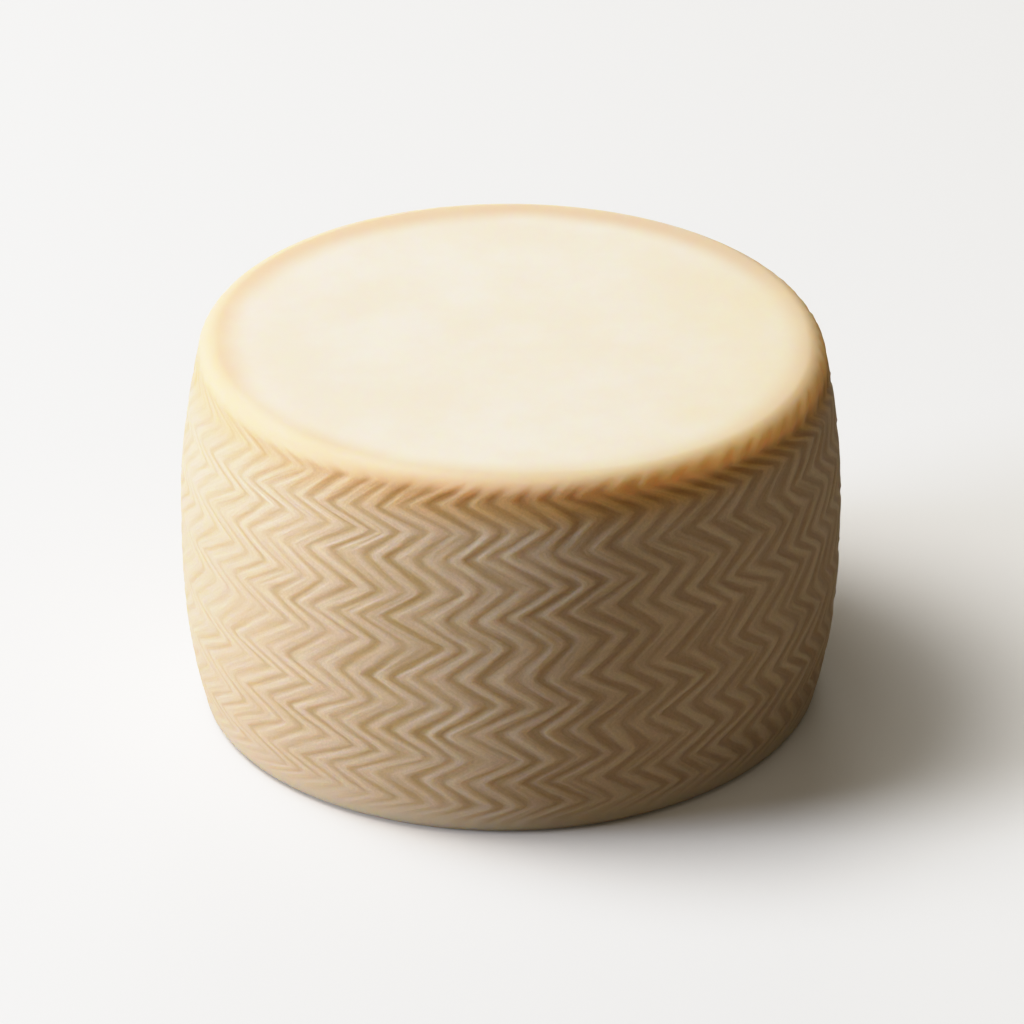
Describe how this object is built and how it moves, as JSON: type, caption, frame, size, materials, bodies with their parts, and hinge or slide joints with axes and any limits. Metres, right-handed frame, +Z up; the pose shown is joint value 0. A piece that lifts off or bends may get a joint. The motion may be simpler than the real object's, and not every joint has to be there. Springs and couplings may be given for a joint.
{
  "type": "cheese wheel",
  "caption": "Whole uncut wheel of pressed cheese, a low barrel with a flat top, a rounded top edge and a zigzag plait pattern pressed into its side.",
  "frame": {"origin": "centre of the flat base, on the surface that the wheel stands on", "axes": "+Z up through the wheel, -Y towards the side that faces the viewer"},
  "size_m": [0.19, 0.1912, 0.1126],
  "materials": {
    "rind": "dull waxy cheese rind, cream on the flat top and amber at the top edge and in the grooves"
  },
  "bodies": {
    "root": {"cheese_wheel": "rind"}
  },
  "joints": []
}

= = = = = = =

:: Requirements ::
Take the listing above and set it down exactly.

:: Exercise result ::
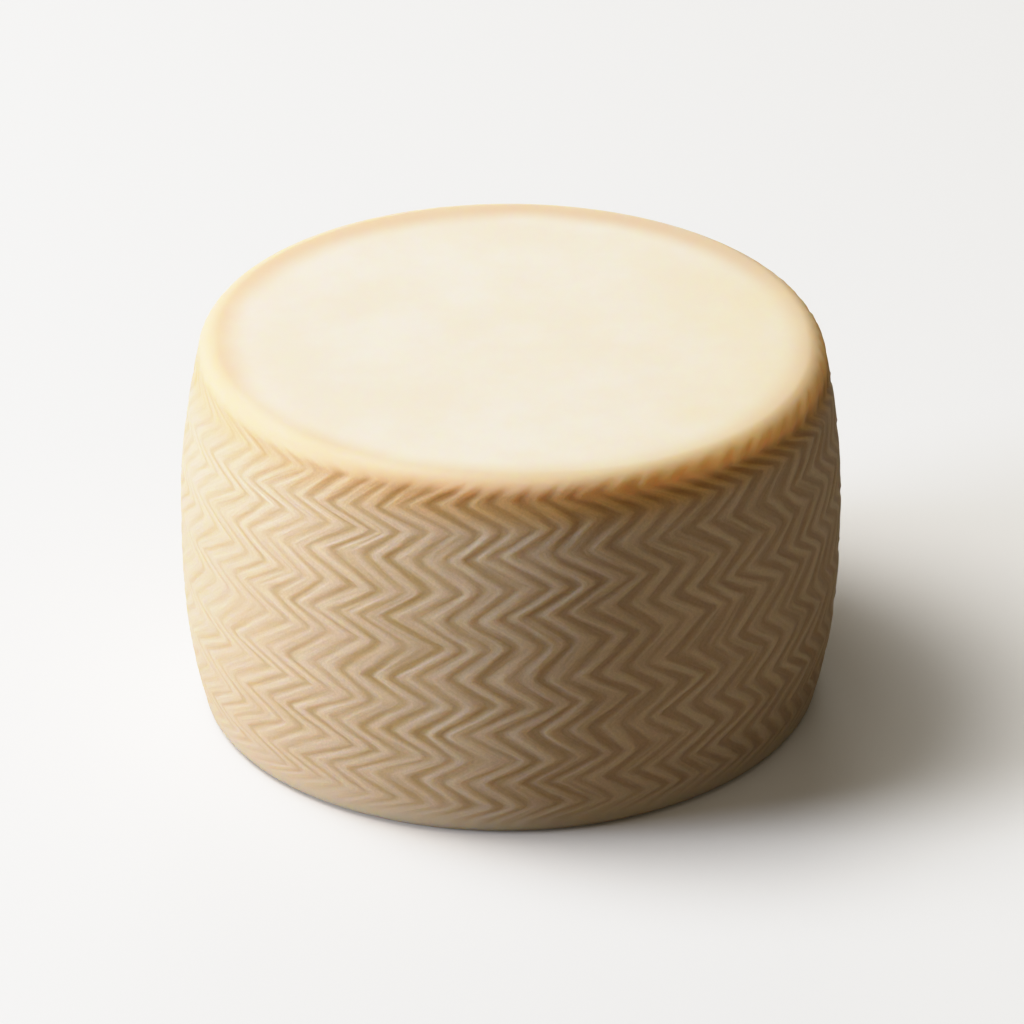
Describe how this object is built and how it moves, as JSON: type, caption, frame, size, materials, bodies with their parts, and hinge or slide joints with axes and any limits. Metres, right-handed frame, +Z up; the pose shown is joint value 0. A piece that lifts off or bends may get a joint. The motion may be simpler than the real object's, and not every joint has to be there. Springs and couplings may be given for a joint.
{
  "type": "cheese wheel",
  "caption": "Whole uncut wheel of pressed cheese, a low barrel with a flat top, a rounded top edge and a zigzag plait pattern pressed into its side.",
  "frame": {"origin": "centre of the flat base, on the surface that the wheel stands on", "axes": "+Z up through the wheel, -Y towards the side that faces the viewer"},
  "size_m": [0.19, 0.1912, 0.1126],
  "materials": {
    "rind": "dull waxy cheese rind, cream on the flat top and amber at the top edge and in the grooves"
  },
  "bodies": {
    "root": {"cheese_wheel": "rind"}
  },
  "joints": []
}